For the listing that follows, give again exactly the lines from the one with "disc(case_in, -plate_in, place, case_screw_d" to the one with "before = set(bpy.data.objects)", including both.

[AVAILABLE DATA]
****
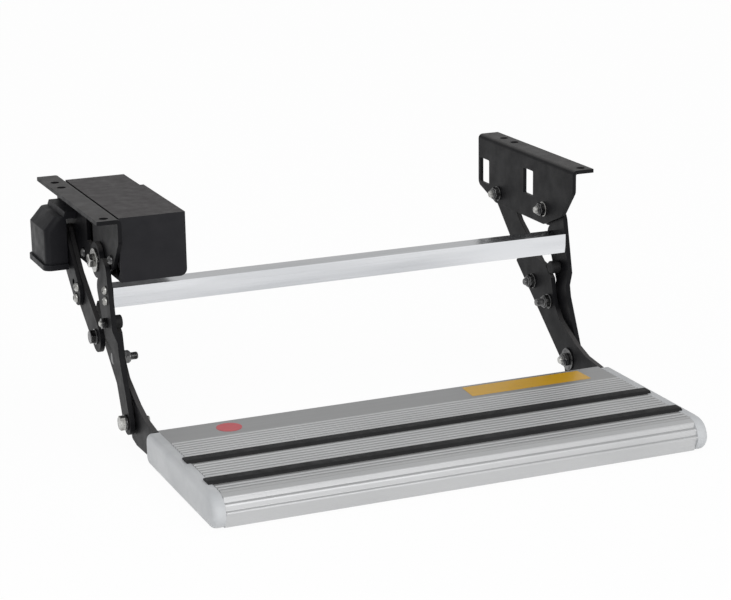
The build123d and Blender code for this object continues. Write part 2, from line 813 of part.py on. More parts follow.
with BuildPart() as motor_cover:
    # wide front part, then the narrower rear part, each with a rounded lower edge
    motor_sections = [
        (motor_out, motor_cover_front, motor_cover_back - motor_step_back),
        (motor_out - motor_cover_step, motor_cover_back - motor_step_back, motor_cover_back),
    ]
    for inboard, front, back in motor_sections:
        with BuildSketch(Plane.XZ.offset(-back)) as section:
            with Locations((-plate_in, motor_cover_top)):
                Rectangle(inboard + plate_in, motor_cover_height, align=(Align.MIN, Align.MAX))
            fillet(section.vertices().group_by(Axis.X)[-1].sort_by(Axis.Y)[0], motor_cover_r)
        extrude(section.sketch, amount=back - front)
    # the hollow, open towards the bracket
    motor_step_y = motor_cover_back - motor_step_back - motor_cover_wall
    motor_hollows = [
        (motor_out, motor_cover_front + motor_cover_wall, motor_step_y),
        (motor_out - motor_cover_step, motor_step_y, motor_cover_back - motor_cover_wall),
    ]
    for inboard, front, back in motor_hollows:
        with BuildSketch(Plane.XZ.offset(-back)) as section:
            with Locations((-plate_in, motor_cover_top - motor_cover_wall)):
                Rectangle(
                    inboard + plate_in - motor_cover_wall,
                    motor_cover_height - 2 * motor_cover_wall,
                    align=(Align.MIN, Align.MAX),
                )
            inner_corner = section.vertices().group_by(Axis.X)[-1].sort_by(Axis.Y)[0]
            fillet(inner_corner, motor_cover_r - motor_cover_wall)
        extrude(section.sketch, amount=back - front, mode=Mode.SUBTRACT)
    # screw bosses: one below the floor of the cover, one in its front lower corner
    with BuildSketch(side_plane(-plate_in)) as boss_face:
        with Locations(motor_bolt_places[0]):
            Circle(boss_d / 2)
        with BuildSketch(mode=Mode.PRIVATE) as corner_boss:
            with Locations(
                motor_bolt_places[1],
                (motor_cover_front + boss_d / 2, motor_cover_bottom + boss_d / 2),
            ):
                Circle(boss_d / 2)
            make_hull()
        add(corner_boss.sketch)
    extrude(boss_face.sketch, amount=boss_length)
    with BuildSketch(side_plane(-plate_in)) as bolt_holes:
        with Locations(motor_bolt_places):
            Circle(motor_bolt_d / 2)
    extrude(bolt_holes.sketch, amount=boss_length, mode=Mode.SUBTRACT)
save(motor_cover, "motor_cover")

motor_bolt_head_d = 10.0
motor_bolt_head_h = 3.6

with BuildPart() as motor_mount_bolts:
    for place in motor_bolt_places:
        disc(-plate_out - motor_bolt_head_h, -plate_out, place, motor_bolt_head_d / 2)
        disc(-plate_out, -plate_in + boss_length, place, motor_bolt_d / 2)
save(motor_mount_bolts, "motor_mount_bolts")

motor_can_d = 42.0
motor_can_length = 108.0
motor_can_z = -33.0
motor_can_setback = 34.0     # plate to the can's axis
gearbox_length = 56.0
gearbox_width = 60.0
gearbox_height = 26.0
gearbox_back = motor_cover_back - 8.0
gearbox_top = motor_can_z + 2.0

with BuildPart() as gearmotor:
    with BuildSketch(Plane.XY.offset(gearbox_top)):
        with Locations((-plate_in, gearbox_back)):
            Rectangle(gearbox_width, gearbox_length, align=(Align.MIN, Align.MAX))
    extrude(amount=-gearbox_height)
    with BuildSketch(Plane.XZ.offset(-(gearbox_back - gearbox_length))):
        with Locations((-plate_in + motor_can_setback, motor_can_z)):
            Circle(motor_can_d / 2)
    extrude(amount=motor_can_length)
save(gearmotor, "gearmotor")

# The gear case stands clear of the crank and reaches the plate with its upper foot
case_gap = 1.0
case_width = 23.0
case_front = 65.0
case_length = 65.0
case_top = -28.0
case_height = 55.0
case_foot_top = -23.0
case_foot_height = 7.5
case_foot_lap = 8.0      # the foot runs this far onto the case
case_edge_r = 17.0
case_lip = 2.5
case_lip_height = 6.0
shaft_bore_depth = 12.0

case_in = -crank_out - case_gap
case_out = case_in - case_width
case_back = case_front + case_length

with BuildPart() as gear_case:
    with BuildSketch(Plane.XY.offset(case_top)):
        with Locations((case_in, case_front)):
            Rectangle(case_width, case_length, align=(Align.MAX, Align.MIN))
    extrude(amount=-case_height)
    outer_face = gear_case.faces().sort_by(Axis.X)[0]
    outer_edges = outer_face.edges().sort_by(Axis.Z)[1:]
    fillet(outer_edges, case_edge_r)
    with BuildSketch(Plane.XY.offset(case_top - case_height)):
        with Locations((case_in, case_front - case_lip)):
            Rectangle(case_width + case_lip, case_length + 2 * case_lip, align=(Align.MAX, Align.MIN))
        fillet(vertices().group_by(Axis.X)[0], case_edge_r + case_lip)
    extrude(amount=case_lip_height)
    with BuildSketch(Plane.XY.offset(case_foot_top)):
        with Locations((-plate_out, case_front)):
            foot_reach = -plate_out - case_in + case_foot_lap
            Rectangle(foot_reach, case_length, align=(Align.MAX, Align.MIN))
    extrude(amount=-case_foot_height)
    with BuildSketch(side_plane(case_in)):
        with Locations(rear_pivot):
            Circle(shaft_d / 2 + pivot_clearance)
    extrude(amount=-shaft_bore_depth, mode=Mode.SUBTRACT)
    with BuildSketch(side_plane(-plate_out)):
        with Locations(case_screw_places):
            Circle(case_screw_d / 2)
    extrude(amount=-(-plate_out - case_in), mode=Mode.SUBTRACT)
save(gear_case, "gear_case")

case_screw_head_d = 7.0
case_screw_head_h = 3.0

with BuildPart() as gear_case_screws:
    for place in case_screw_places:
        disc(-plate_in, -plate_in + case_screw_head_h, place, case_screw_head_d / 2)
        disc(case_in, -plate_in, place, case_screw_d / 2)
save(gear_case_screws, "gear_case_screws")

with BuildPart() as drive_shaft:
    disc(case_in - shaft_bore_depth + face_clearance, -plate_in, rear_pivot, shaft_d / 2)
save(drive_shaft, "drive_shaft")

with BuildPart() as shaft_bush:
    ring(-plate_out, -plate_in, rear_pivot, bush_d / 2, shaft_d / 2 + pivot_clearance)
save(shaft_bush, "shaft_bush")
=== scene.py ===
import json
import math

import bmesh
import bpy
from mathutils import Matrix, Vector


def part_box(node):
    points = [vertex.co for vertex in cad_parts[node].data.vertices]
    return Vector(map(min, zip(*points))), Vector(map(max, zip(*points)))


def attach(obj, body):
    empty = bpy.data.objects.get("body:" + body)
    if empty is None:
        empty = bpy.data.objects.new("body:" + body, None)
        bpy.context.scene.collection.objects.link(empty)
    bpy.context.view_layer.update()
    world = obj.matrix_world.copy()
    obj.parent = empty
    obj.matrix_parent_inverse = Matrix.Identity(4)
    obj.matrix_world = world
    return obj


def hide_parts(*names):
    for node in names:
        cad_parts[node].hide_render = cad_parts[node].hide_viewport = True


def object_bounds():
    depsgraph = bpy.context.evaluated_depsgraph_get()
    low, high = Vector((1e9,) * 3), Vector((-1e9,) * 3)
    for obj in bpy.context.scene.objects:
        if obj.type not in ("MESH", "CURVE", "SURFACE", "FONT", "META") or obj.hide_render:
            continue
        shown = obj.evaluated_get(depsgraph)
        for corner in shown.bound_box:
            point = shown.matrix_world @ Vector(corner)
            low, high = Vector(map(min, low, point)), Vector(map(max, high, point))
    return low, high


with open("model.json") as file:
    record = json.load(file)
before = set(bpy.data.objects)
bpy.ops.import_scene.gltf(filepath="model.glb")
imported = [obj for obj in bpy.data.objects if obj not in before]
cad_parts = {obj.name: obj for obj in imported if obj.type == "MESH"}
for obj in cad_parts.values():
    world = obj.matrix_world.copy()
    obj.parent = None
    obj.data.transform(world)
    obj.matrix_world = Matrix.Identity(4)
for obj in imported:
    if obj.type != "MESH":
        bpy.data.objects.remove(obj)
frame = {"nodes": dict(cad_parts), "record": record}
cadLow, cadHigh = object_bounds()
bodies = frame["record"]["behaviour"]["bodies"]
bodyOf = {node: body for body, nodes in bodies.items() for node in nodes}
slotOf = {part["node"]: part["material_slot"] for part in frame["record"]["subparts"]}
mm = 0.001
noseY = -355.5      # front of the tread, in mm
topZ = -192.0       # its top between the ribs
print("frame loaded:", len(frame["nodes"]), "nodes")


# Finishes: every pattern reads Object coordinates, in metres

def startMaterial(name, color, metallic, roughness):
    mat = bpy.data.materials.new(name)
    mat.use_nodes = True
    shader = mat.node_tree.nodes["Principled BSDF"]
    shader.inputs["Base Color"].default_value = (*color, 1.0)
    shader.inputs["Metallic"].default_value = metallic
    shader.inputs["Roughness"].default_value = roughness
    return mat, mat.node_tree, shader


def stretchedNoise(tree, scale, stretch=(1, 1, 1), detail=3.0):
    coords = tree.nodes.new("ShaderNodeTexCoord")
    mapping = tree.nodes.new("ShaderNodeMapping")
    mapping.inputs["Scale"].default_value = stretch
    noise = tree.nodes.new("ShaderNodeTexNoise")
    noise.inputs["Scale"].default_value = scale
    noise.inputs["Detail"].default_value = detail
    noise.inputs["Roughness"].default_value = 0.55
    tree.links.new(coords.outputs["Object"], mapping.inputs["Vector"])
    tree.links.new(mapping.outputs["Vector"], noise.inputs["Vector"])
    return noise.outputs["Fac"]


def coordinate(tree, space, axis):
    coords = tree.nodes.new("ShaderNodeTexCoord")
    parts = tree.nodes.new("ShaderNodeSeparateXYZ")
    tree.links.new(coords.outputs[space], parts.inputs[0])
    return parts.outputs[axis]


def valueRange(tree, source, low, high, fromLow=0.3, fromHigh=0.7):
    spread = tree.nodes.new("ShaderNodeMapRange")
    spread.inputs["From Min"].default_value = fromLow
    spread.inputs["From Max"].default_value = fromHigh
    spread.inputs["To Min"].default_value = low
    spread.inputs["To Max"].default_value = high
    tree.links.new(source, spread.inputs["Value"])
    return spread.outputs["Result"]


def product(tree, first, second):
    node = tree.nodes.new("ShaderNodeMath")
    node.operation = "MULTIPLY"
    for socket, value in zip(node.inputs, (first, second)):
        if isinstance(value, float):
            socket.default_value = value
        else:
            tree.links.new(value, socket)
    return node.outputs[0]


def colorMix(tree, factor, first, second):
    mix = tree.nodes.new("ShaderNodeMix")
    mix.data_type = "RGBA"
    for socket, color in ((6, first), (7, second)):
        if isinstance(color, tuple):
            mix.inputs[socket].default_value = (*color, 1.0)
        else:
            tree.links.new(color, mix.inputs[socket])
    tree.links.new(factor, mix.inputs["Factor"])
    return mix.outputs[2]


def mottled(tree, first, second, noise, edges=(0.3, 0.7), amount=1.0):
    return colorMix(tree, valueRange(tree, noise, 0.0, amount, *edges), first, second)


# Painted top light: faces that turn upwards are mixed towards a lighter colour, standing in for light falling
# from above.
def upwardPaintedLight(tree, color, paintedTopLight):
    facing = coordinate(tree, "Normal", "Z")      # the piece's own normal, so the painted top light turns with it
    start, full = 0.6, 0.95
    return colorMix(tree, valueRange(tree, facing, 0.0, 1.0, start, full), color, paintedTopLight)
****
[EXERCISE ANSWER]
        disc(case_in, -plate_in, place, case_screw_d / 2)
save(gear_case_screws, "gear_case_screws")

with BuildPart() as drive_shaft:
    disc(case_in - shaft_bore_depth + face_clearance, -plate_in, rear_pivot, shaft_d / 2)
save(drive_shaft, "drive_shaft")

with BuildPart() as shaft_bush:
    ring(-plate_out, -plate_in, rear_pivot, bush_d / 2, shaft_d / 2 + pivot_clearance)
save(shaft_bush, "shaft_bush")
=== scene.py ===
import json
import math

import bmesh
import bpy
from mathutils import Matrix, Vector


def part_box(node):
    points = [vertex.co for vertex in cad_parts[node].data.vertices]
    return Vector(map(min, zip(*points))), Vector(map(max, zip(*points)))


def attach(obj, body):
    empty = bpy.data.objects.get("body:" + body)
    if empty is None:
        empty = bpy.data.objects.new("body:" + body, None)
        bpy.context.scene.collection.objects.link(empty)
    bpy.context.view_layer.update()
    world = obj.matrix_world.copy()
    obj.parent = empty
    obj.matrix_parent_inverse = Matrix.Identity(4)
    obj.matrix_world = world
    return obj


def hide_parts(*names):
    for node in names:
        cad_parts[node].hide_render = cad_parts[node].hide_viewport = True


def object_bounds():
    depsgraph = bpy.context.evaluated_depsgraph_get()
    low, high = Vector((1e9,) * 3), Vector((-1e9,) * 3)
    for obj in bpy.context.scene.objects:
        if obj.type not in ("MESH", "CURVE", "SURFACE", "FONT", "META") or obj.hide_render:
            continue
        shown = obj.evaluated_get(depsgraph)
        for corner in shown.bound_box:
            point = shown.matrix_world @ Vector(corner)
            low, high = Vector(map(min, low, point)), Vector(map(max, high, point))
    return low, high


with open("model.json") as file:
    record = json.load(file)
before = set(bpy.data.objects)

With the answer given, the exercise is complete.